To prevent the propane from running out before I can finish, I heat the water on my electric stove inside. So I also run frantically back and forth with boiling pots of water yelling “out of my way!” and “get the door!”
To make it worse, it rained almost every time I canned this year. When it rained, I moved the stove to the carport which, conveniently, floods with little provocation. On one occasion, I had 14 quarts of spaghetti sauce bubbling on the stove when I looked up from my cauldron to notice that it had been raining all day. Somehow I missed that forecast. With more sauce than I could ever fit in my refrigerator, I had to forge ahead.
So there I was, carrying pots of boiling water through the cats and dogs, hunching over a huge stubborn and unboiling pot, standing in an ankle-deep river, listening to thunder roiling all around, and trying not to think about lightening.
I was hot from the canner, cold from running through the rain, and sweating from both – my hair a soggy mat. And I usually look so ravishing!
Yesterday, at least I had sun. Under pressure to get Olivia to her soccer game on time, I shoved heaps of pears into jars, slung ladles of syrup over them, threw them in the canner and proclaimed the season complete. Finis!
Now, with everything “put up,” I feel incredibly relieved, but equally satisfied. It’s time to eat!
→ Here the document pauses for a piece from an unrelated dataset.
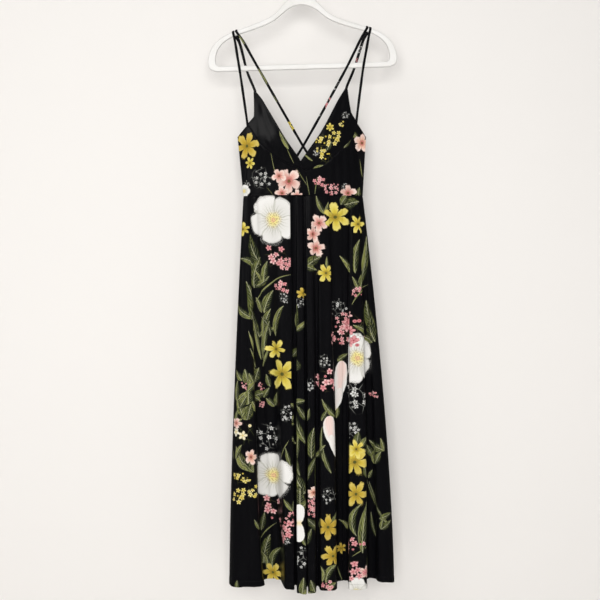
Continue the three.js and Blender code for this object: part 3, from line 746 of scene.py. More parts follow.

Or…perhaps to just sit back and relish.
During the fall, I tend more toward the hoarding than I do toward the eating. I guess you could say I have trouble letting go. I hesitate to open jars in case we need them for “later.” In early spring, however, I’ll behave like a true schizophrenic and start zinging jars off the shelves, ordering my kids to “eat more peaches!” because God forbid we have anything left when the first strawberries come and we start all over again.